National park in Angola

Bicuari National Park (Parque Nacional do Bicuar; also called Bicuar National Park or Bikuar/Huíla National Park) is a national park in Angola. It is located in the south-west region of the country on the Huíla Plateau, about 120 km southeast of Lubango. The park is an area of sandy hills and shrub thicket character. The climate is tropical semi-arid. Bicuar was established as a hunting reserve in 1938, and reformed as a national park in 1964. Historically known for its large mammals, such as the black buffalo, the park suffered heavily in the Angolan Civil War (1975–2002). During this time the animals were mostly or entirely exterminated, but the Angolan Government is now undertaking efforts to rebuild the infrastructure and resettle the animals.

==Natural features==
The park is bordered on the east by the Cunene River, one of the few perennial rivers in the region. The dominant vegetation is described as Angolan miombo woodlands and Angolan mopane woodlands, an area of savanna and woodlands on the plateau east of the coastal hills. Portions of the park are seasonally wet or wetland swamps and dambo grasslands.
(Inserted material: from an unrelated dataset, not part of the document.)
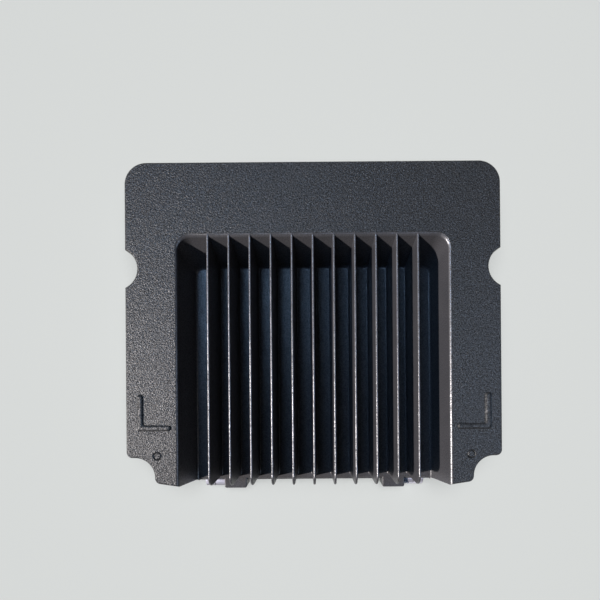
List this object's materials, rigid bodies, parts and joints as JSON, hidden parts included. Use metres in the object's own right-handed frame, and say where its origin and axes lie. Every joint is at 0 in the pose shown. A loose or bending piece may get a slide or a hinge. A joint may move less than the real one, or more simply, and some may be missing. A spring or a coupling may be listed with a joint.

The Bicuar stands at the northern end of a distinct ecoregion known as the Angolan mopane woodlands. The area is known for high species richness, variable rainfall, and the importance of mopane trees to the animals and people of the region.

The climate of Bicuari is described under the Köppen climate classification system as temperate highland tropical climate with dry winters (Cwb), and the warmest months' temperatures average below 22 C. Average rainfall is 600–800 mm/year.

==Animal life==
The area has historically been known for large herds of common antelopes, elephants, and other large mammals. Besides elephants and antelopes, the park also reportedly supports spotted hyenas, lions, elands, gnus and zebras.

All species populations are believed to have been severely reduced during the war (the park was reportedly used as a practice artillery range), poaching, and human encroachment. Since cessation of hostilities, work has begun by the Huíla provincial government to rebuild the infrastructure of the park to attract and protect animals. As of 2013, it has been reported that some of the large mammals are returning to Bicuar. The park administrator noted that they "are happy with the return of herds of elephants into the municipalities of Quipungo, Matala and Gambos, as the animals are recognising their habitat and are reproducing inside the park".